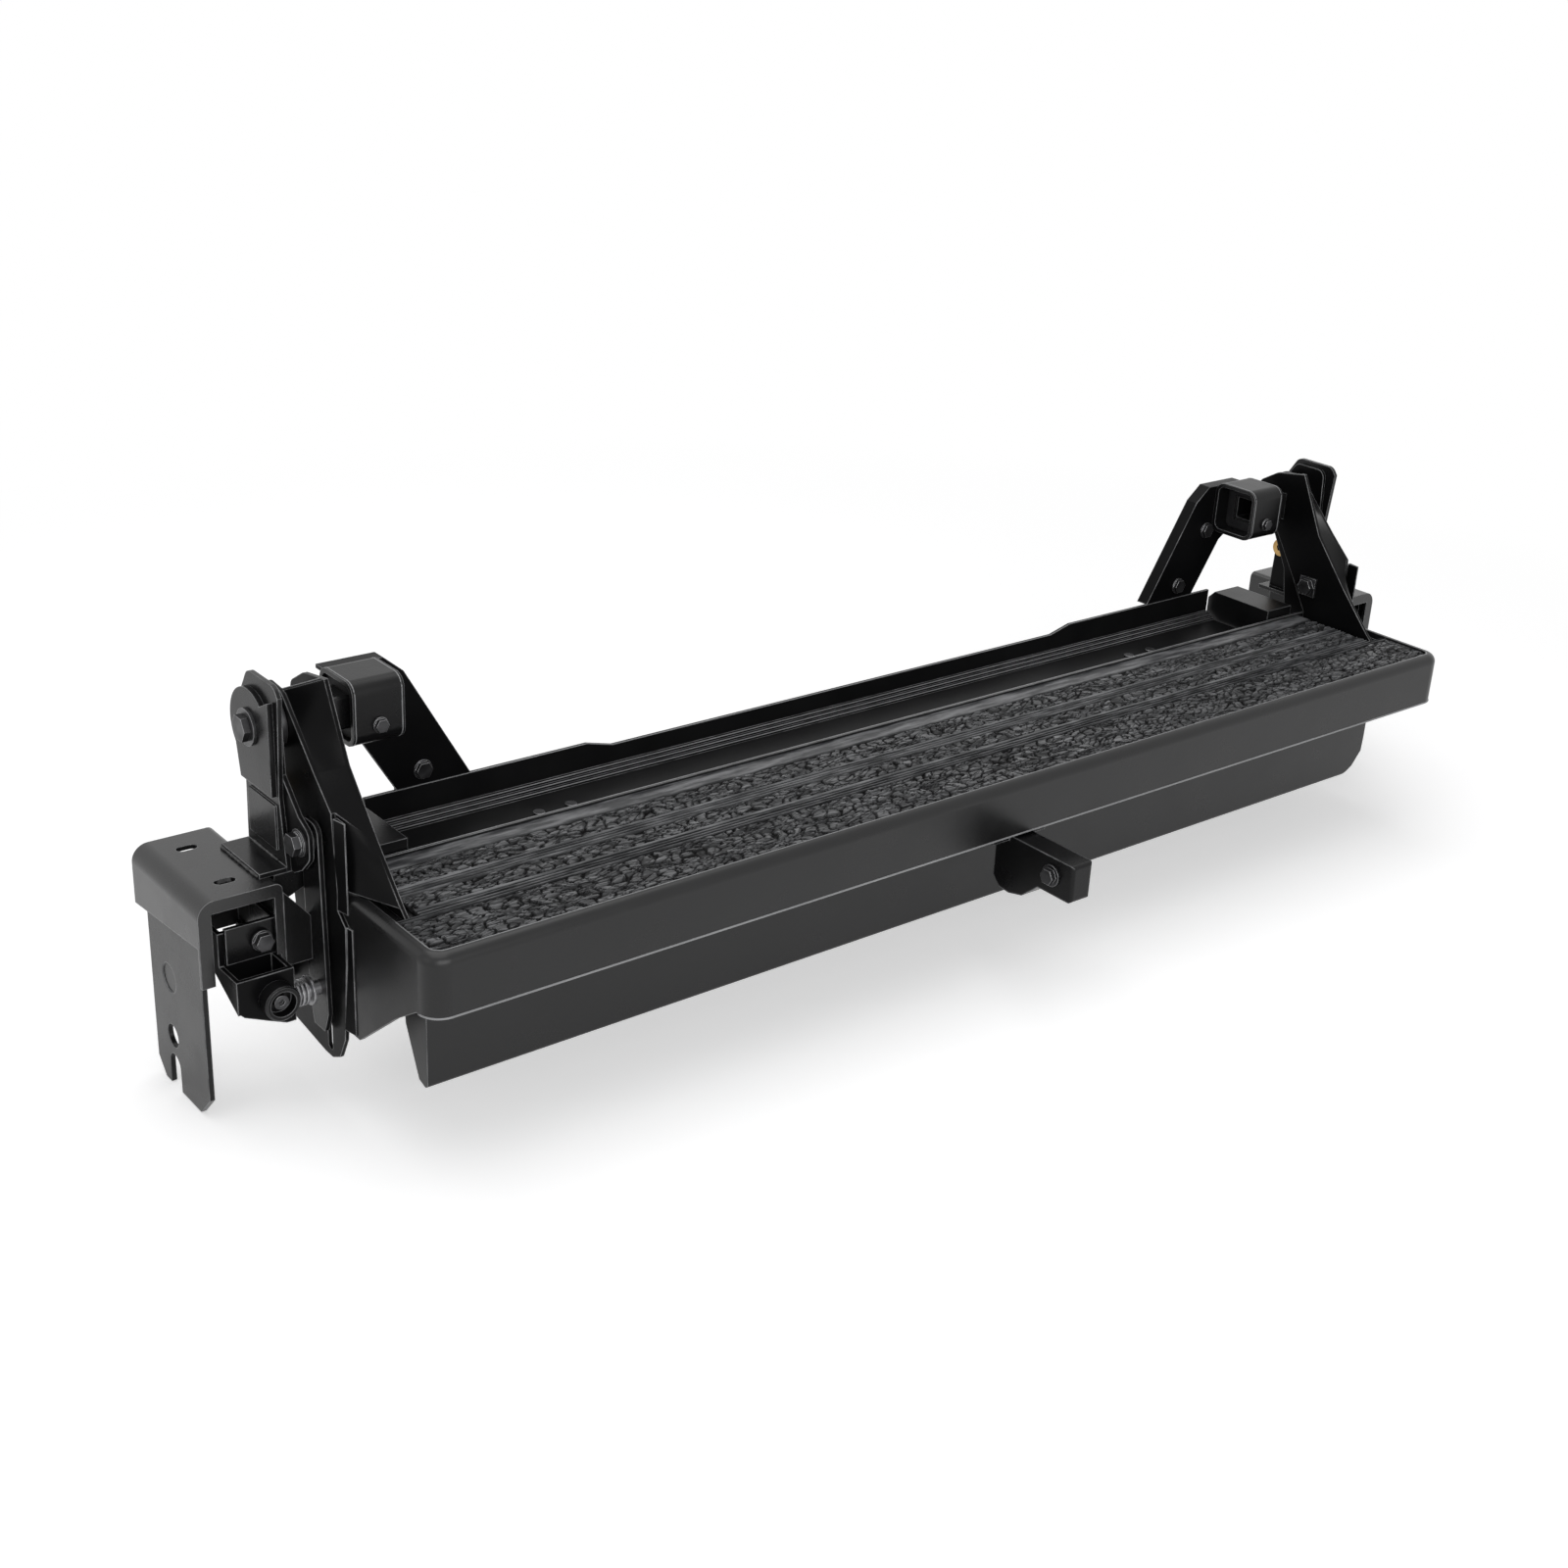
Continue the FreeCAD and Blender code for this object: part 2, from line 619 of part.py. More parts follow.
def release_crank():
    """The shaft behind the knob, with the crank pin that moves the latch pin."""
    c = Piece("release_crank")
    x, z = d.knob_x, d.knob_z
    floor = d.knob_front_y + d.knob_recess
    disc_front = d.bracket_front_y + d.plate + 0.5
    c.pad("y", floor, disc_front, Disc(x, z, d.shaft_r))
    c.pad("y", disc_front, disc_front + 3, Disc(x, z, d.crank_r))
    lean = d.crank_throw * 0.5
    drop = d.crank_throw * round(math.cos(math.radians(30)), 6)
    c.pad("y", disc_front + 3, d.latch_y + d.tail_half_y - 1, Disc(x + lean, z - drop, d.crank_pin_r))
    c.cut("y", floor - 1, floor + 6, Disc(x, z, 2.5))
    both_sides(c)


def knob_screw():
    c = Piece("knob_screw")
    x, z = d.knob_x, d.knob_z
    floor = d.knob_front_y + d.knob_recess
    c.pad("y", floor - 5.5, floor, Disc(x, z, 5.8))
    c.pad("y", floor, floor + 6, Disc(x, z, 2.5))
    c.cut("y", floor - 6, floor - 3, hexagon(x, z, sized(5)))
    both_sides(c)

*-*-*

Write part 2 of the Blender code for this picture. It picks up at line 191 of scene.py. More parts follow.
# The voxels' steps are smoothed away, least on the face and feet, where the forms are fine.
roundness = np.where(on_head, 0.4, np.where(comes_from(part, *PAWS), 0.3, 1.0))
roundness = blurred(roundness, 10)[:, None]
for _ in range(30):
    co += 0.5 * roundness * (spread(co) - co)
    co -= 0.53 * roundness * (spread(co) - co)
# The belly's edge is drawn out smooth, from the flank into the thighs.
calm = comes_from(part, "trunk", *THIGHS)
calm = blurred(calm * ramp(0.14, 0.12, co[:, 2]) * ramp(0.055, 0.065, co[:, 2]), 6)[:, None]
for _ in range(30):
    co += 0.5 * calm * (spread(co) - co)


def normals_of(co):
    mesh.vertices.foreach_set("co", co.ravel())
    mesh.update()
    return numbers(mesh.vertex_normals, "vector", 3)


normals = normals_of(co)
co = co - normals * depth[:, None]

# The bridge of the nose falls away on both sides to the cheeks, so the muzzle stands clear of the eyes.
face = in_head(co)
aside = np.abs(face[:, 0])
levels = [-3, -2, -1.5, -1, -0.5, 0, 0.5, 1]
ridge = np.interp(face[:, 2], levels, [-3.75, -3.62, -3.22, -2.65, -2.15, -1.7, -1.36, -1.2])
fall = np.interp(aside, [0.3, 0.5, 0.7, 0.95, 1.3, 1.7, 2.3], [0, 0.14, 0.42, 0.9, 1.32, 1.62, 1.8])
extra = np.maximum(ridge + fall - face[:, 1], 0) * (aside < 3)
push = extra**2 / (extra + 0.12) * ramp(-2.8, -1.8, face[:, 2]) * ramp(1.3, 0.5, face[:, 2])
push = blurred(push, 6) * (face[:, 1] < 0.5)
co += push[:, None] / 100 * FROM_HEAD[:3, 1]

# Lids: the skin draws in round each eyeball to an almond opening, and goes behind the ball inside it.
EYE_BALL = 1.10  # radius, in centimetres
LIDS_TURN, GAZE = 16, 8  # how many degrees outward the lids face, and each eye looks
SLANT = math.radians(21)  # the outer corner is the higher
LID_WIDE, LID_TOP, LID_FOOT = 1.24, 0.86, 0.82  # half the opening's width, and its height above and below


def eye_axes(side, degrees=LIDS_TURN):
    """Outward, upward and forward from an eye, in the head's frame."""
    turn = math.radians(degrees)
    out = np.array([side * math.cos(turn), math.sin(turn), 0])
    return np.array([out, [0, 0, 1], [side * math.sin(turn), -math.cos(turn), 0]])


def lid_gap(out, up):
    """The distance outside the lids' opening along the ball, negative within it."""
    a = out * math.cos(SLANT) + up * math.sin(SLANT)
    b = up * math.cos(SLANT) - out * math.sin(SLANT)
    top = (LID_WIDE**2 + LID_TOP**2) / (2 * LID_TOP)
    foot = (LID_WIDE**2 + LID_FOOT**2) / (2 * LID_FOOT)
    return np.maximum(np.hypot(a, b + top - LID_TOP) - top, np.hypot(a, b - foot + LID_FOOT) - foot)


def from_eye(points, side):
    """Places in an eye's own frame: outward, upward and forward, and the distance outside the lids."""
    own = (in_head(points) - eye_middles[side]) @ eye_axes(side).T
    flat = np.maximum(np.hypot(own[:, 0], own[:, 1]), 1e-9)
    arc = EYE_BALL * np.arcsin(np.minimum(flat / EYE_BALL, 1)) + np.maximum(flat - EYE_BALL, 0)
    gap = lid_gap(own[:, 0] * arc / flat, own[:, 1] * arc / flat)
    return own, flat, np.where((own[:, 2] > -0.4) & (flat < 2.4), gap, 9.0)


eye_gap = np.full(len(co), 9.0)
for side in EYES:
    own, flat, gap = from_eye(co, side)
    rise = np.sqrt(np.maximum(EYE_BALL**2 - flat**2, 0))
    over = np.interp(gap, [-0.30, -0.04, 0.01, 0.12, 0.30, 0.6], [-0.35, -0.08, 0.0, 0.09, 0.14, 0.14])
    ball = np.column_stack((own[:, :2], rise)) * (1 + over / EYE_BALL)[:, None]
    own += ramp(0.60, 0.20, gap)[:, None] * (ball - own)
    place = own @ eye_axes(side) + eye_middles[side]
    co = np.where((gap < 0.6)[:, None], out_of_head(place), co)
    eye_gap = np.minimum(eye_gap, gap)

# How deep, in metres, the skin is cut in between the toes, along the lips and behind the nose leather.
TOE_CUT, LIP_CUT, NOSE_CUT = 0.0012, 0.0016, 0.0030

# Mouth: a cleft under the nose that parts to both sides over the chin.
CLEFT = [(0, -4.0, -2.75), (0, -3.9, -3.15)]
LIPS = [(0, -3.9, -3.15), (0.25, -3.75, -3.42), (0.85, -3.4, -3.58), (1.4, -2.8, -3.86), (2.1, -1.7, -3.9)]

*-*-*

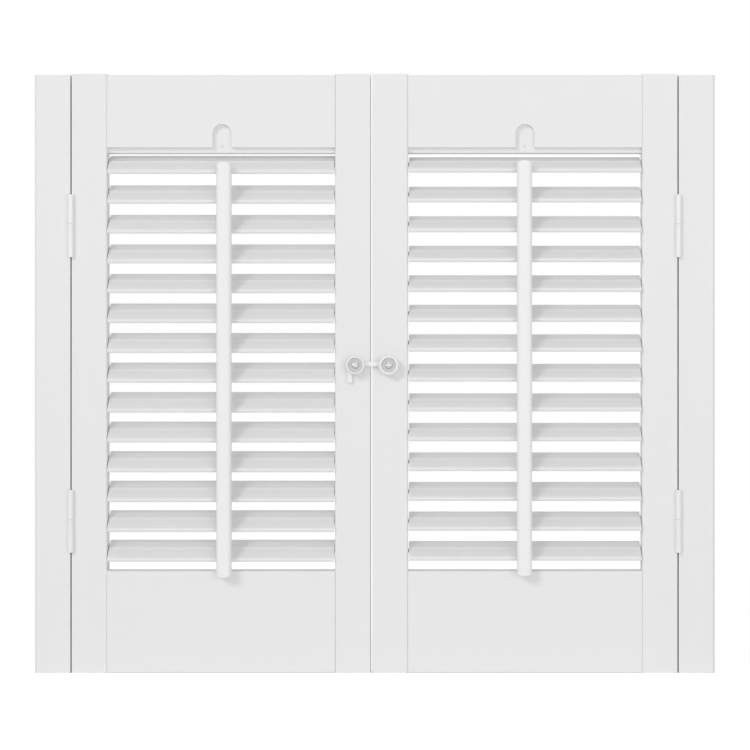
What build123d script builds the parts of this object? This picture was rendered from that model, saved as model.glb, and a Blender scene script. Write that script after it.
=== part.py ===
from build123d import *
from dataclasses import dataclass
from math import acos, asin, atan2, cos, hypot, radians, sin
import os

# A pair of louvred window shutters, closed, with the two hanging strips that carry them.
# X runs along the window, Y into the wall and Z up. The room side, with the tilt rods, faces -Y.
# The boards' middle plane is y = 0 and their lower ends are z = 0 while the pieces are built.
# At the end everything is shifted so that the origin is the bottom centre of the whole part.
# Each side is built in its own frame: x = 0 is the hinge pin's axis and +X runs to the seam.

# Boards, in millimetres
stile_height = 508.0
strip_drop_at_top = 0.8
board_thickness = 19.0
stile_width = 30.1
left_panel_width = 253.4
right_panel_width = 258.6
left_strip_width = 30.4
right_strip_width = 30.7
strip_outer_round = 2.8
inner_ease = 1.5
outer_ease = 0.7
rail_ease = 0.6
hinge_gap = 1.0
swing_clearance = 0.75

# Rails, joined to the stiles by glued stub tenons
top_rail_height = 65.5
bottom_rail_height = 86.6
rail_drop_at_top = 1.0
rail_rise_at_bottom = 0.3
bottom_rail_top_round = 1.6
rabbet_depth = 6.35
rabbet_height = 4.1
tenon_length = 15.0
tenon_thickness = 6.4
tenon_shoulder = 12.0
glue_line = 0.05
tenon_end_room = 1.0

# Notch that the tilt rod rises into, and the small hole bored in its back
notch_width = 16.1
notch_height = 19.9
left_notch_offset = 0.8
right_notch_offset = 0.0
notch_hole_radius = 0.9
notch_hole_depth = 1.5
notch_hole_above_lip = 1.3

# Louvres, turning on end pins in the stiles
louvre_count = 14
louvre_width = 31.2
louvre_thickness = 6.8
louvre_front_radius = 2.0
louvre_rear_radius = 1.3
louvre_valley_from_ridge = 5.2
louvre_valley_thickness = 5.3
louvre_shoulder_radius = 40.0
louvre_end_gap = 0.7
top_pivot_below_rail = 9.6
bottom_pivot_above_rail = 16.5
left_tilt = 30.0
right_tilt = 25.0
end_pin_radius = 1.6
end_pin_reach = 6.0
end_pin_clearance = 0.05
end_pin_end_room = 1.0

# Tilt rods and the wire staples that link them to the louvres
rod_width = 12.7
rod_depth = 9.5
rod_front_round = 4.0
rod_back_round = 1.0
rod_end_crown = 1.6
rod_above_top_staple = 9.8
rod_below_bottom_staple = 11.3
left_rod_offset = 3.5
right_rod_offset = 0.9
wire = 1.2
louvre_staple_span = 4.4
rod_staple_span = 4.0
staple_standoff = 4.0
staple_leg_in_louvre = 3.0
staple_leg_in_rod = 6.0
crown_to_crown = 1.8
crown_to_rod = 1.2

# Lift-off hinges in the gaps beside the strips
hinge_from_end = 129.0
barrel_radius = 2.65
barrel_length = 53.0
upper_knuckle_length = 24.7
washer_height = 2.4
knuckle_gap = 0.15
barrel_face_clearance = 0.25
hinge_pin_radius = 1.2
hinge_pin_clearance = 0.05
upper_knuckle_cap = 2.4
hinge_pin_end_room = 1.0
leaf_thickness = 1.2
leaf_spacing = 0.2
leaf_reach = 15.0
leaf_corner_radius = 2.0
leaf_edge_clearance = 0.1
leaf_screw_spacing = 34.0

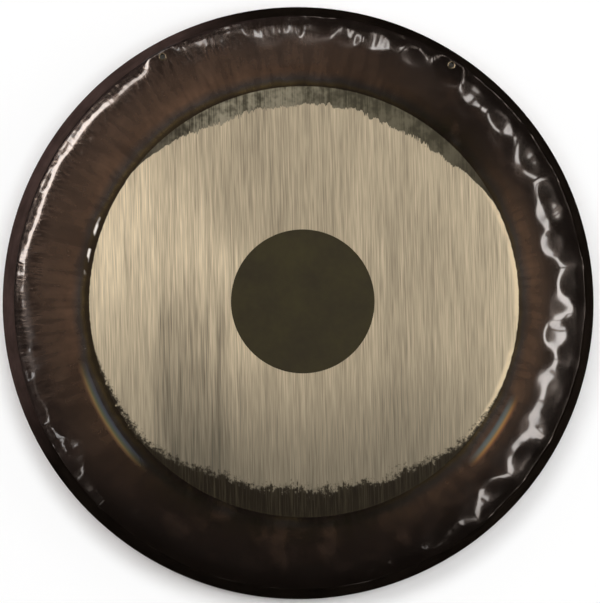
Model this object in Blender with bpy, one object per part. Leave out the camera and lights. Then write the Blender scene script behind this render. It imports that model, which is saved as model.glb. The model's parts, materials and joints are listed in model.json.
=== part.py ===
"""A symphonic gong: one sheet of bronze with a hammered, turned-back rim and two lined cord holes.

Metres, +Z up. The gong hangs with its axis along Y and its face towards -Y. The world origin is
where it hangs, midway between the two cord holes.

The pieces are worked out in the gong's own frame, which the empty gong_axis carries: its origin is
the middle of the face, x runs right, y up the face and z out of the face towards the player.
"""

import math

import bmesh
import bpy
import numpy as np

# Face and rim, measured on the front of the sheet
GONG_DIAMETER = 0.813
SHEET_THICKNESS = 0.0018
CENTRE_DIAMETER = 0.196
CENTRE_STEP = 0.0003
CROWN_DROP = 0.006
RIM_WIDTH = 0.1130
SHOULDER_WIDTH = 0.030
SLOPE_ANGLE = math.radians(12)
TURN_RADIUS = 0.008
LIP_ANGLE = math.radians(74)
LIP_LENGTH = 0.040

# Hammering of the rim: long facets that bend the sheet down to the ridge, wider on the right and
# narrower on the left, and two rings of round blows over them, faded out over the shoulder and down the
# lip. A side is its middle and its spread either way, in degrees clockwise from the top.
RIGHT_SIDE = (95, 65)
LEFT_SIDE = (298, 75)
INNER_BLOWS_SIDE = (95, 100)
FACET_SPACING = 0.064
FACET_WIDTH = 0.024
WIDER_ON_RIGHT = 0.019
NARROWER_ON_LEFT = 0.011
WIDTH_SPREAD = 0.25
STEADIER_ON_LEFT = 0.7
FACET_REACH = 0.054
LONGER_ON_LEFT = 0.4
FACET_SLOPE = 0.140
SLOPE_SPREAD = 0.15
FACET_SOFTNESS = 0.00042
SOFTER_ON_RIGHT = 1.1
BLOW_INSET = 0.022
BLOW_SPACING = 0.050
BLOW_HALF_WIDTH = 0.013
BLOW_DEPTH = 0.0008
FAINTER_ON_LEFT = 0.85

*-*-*

Objective | Emit only the lines from the one containing "What build123d script" through the one containing "# Each side", copied exactly.

Exercise answer |
What build123d script builds the parts of this object? This picture was rendered from that model, saved as model.glb, and a Blender scene script. Write that script after it.
=== part.py ===
from build123d import *
from dataclasses import dataclass
from math import acos, asin, atan2, cos, hypot, radians, sin
import os

# A pair of louvred window shutters, closed, with the two hanging strips that carry them.
# X runs along the window, Y into the wall and Z up. The room side, with the tilt rods, faces -Y.
# The boards' middle plane is y = 0 and their lower ends are z = 0 while the pieces are built.
# At the end everything is shifted so that the origin is the bottom centre of the whole part.
# Each side is built in its own frame: x = 0 is the hinge pin's axis and +X runs to the seam.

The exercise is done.